My project is partly inspired by ideas hidden in the traditional Chinese landscape paintings that have always been fascinating to me. In these paintings, the artist tries to create a spiritual world consisting of mountains and waters into which he can escape from the worldly values. Thus the painter never tries to copy a mountain from life, instead he paints the mountain as he envisions in his mind, which often resembles an amalgamation of many mountains he has in his memory. That way the rocks and trees in the painting don’t represent actual rocks and trees, and instead they speak a language of their own and tell of the inner state of the painter. These paintings are often immersed in a sense of stillness and solitude.

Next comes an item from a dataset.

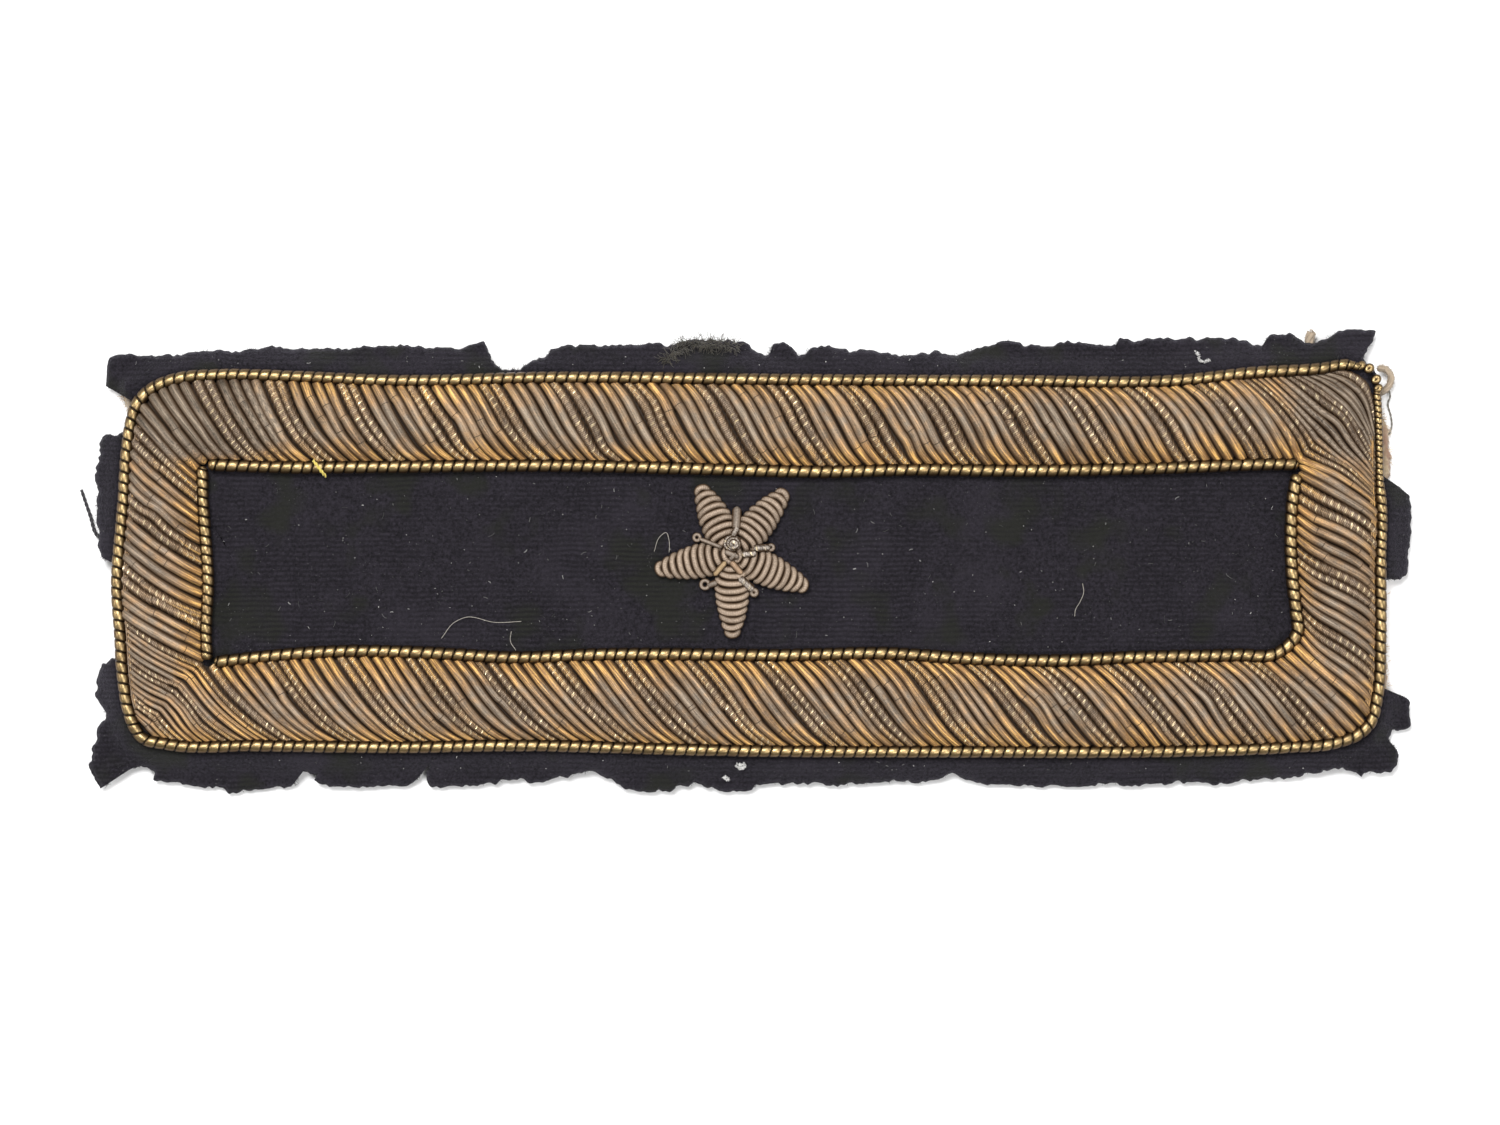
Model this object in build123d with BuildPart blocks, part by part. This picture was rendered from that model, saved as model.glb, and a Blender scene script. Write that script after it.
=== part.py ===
from build123d import *
import math
import os
from collections import namedtuple

# An embroidered shoulder strap, lying face up. Millimetres.
# X runs along the strap, Y across it, Z out of the embroidered face.
# The origin is on the back face, under the middle of the strap.

# Overall sizes, measured between the centre lines of the two edging cords.
STRAP_LENGTH = 104.9
STRAP_WIDTH = 30.9
BORDER_END = 7.2  # width of the border at the two short ends
BORDER_SIDE = 7.6  # width of the border along the two long sides

# Edging cords, each a close metal coil couched along an edge of the border.
OUTER_CORD_DIAMETER = 1.04
INNER_CORD_DIAMETER = 1.12
CORD_JOINT_GAP = 0.3  # between the two ends of a cord, where they meet
BEND_SHARE = 0.45  # how much of the shorter run beside a bend of a cord its round takes up

# Cloth and backing.
CLOTH_THICKNESS = 1.0
BACKING_THICKNESS = 1.0
LAYER_GAP = 0.08  # between pieces that lie on each other
SIDE_GAP = 0.15  # between pieces that lie beside each other
CLOTH_MARGIN_TOP = 2.6  # cloth that stands out past the outer cord
CLOTH_MARGIN_BOTTOM = 2.8
CLOTH_MARGIN_LEFT = 2.0
CLOTH_MARGIN_RIGHT = 2.5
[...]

And this is my inspiration. The plotter, a machine, shall draw a landscape conceived in its mind, using the elements not to depict an actual scene, but only to tell about the deep sense of distantness and desolation in its heart, to show us the world to which it desperately wants to escape.

 

A painting by Ni Zan (1301–1374)

Visuals

The fact that the plotter draws only uniform width lines reminds me of the hatching technique in drawing. I am fascinated by the way how lines closely drawn to each other seem like grayscale when viewed at a distance and at the same time feel very delicate when looked at closely. More specifically, I was thinking of Piranesi, the 18th century Italian printmaker’s etchings of Rome in ruins.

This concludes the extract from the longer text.